Please copy all the lines that follow, word for word.

## Start Available data

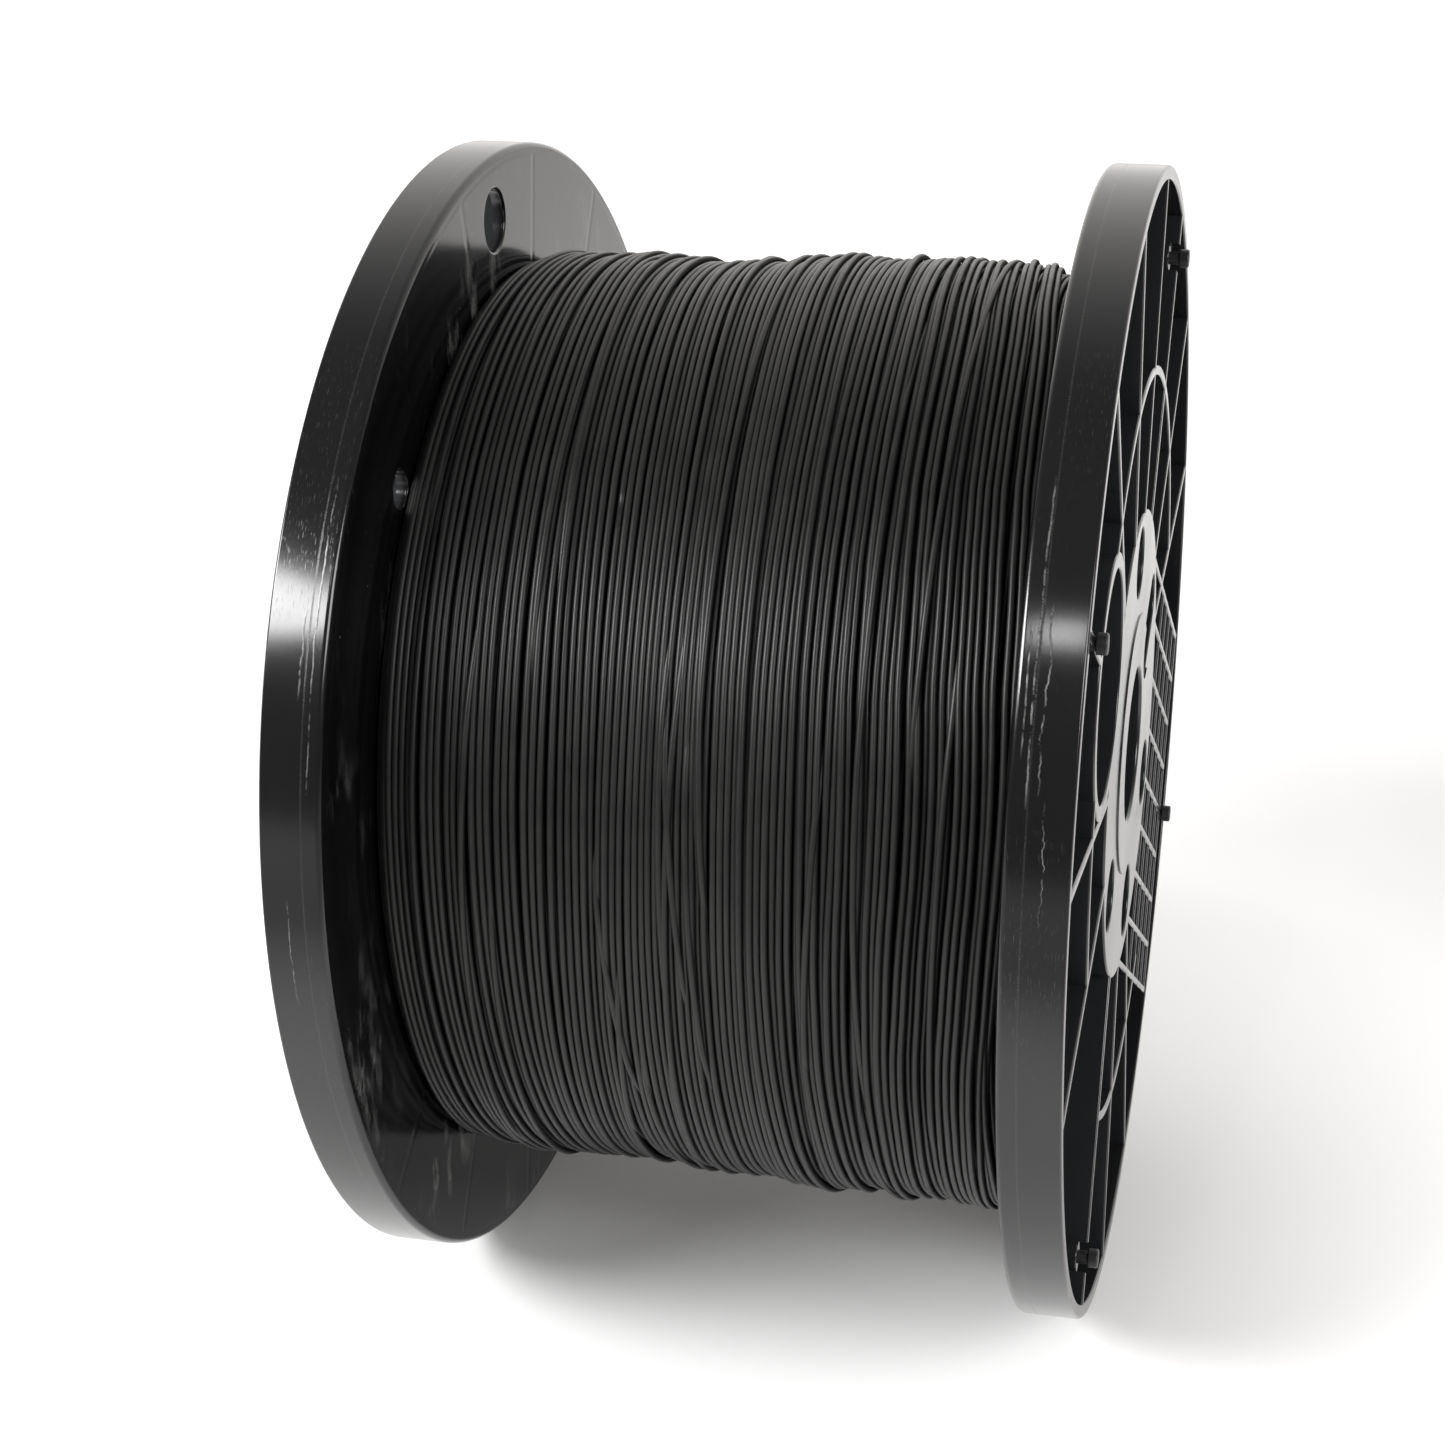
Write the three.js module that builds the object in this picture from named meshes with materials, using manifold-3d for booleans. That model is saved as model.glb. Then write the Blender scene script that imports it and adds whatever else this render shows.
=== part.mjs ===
// A large filament spool: two ribbed plastic flanges, a barrel between them, three tie bolts
// that clamp the stack, four push-in stacking pins on each flange, and the wound filament.
// Millimetres. X is the spool's axis, Z is up, and the origin is the spool's centre.
import * as THREE from 'three';
import { mergeVertices } from 'three/addons/utils/BufferGeometryUtils.js';
import Module from 'manifold-3d';

const wasm = await Module();
wasm.setup();

// Driving dimensions of the whole spool.
const FLANGE_R = 150; // across the flats of the faceted rim
const RIM_X = 91.2; // rim end face, from the spool's middle
const FLANGE_DEPTH = 15;
const GAP = 0.3; // clearance between touching pieces

// Flange moulding.
const RIM_WALL = 3.6;
const FLOOR = 3.2;
const EDGE_ROUND = 1.2; // rounded outer edge of the inner face
const EDGE_STEPS = 2;
const RIM_CHAMFER = 0.6;
const RIB = 2.3;
const RING_RIB_R = 98.3;
const RING_RIB = 2.5;
const HUB_R = 62.2;
const HUB_WALL = 3;
const HUB_RECESS = 0.8; // hub face below the rim end face
const PLATE = 3.2;
const SPIGOT = 6; // ring that the barrel slides over
const COLLAR_R = 34.5;
const COLLAR_RISE = 0.4;
const BORE_R = 20.5;
const BORE_WALL = 3.5;
const BORE_SLEEVE = 14;

// Angles are in degrees, from +Y towards +Z.
const BASE = 149; // direction of the round pocket, opposite the grid
const RIB_STEP = 22.5;
const RIB_COUNT = 16;
const OPEN_RIB = 3; // missing rib, counted on from BASE
const GRID_RIBS = [7, 8, 9]; // ribs replaced by the grid

// Round pocket.
const POCKET_AT = 82.2;
const POCKET_R = 28;
const POCKET_WALL = 3.9;

// Grid of square cells.
const GRID_PITCH = 14;
const GRID_HALF = 4; // rungs on each side of the middle one
const GRID_FIRST = 67.5;
const GRID_STEP = 15.75;
const GRID_CROSS = 5;
const GRID_RIB = 2;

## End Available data

The answer -
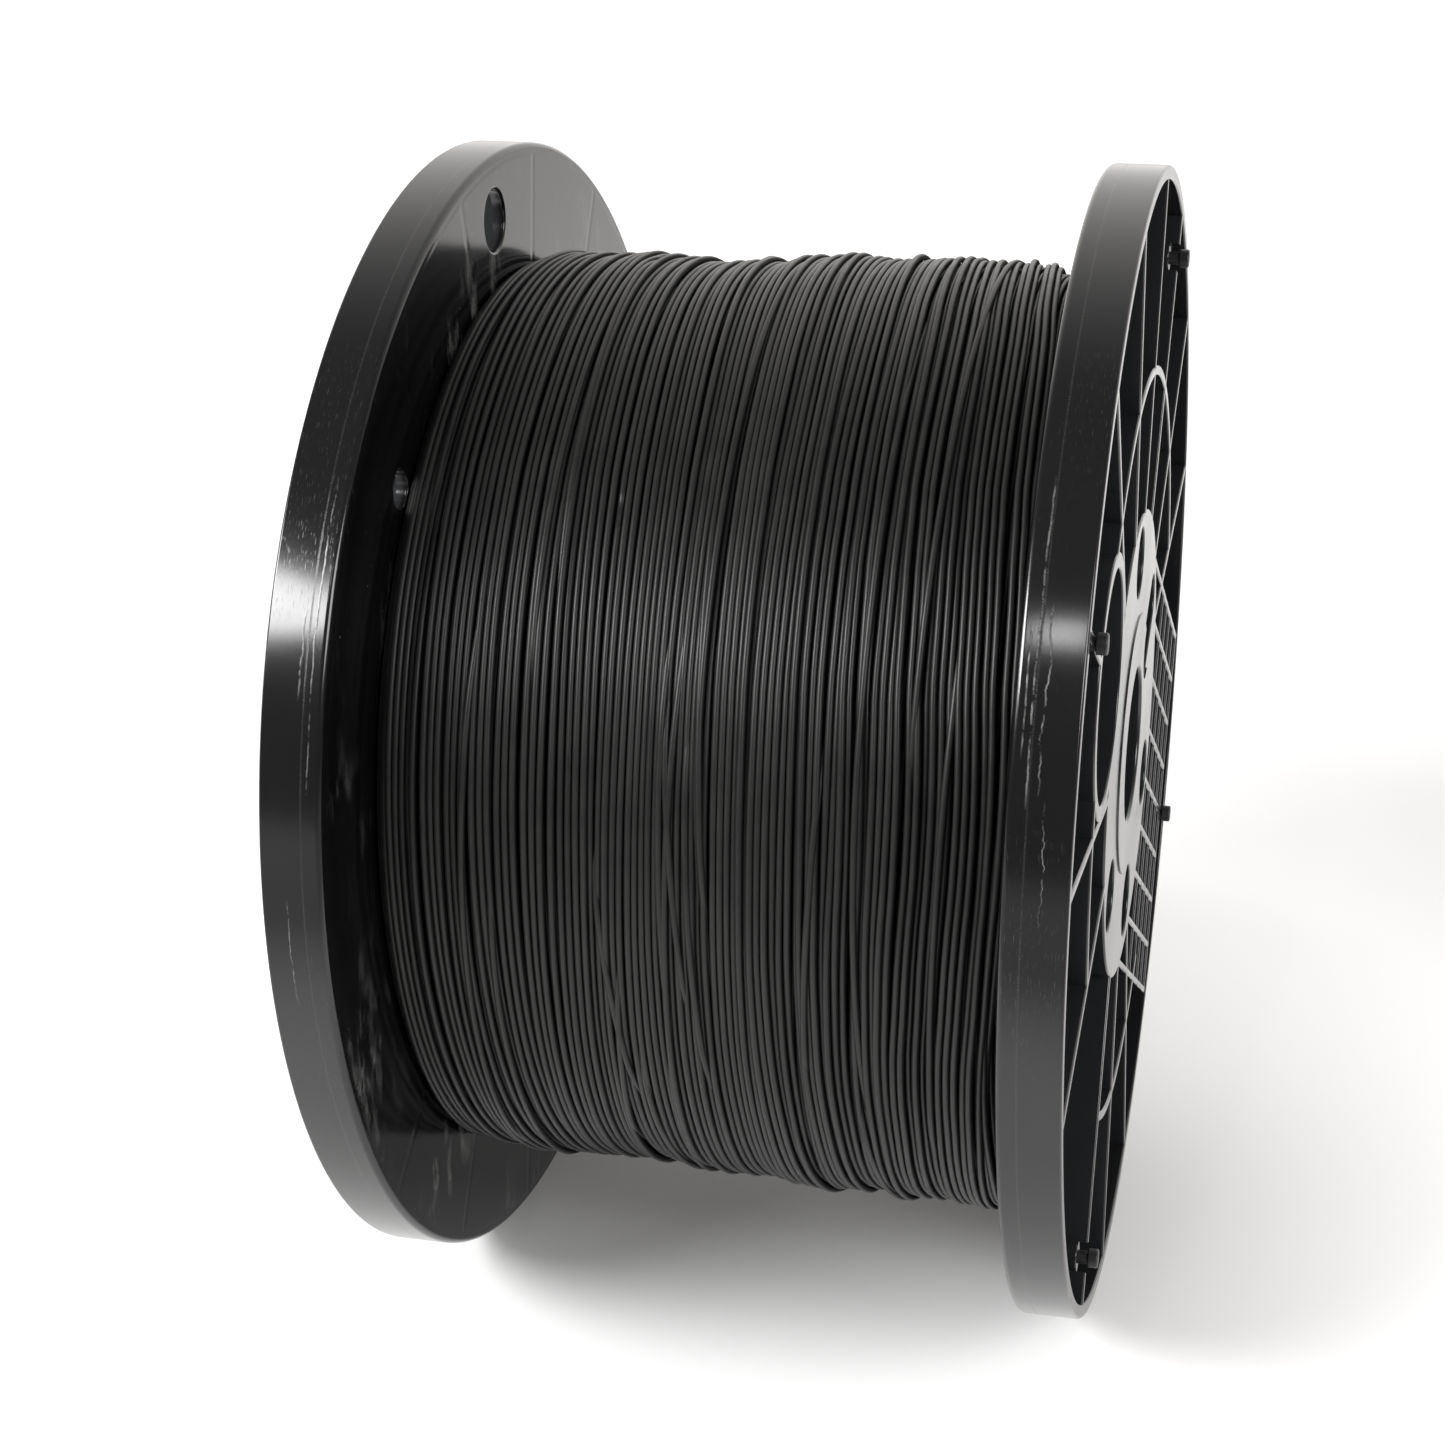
Write the three.js module that builds the object in this picture from named meshes with materials, using manifold-3d for booleans. That model is saved as model.glb. Then write the Blender scene script that imports it and adds whatever else this render shows.
=== part.mjs ===
// A large filament spool: two ribbed plastic flanges, a barrel between them, three tie bolts
// that clamp the stack, four push-in stacking pins on each flange, and the wound filament.
// Millimetres. X is the spool's axis, Z is up, and the origin is the spool's centre.
import * as THREE from 'three';
import { mergeVertices } from 'three/addons/utils/BufferGeometryUtils.js';
import Module from 'manifold-3d';

const wasm = await Module();
wasm.setup();

// Driving dimensions of the whole spool.
const FLANGE_R = 150; // across the flats of the faceted rim
const RIM_X = 91.2; // rim end face, from the spool's middle
const FLANGE_DEPTH = 15;
const GAP = 0.3; // clearance between touching pieces

// Flange moulding.
const RIM_WALL = 3.6;
const FLOOR = 3.2;
const EDGE_ROUND = 1.2; // rounded outer edge of the inner face
const EDGE_STEPS = 2;
const RIM_CHAMFER = 0.6;
const RIB = 2.3;
const RING_RIB_R = 98.3;
const RING_RIB = 2.5;
const HUB_R = 62.2;
const HUB_WALL = 3;
const HUB_RECESS = 0.8; // hub face below the rim end face
const PLATE = 3.2;
const SPIGOT = 6; // ring that the barrel slides over
const COLLAR_R = 34.5;
const COLLAR_RISE = 0.4;
const BORE_R = 20.5;
const BORE_WALL = 3.5;
const BORE_SLEEVE = 14;

// Angles are in degrees, from +Y towards +Z.
const BASE = 149; // direction of the round pocket, opposite the grid
const RIB_STEP = 22.5;
const RIB_COUNT = 16;
const OPEN_RIB = 3; // missing rib, counted on from BASE
const GRID_RIBS = [7, 8, 9]; // ribs replaced by the grid

// Round pocket.
const POCKET_AT = 82.2;
const POCKET_R = 28;
const POCKET_WALL = 3.9;

// Grid of square cells.
const GRID_PITCH = 14;
const GRID_HALF = 4; // rungs on each side of the middle one
const GRID_FIRST = 67.5;
const GRID_STEP = 15.75;
const GRID_CROSS = 5;
const GRID_RIB = 2;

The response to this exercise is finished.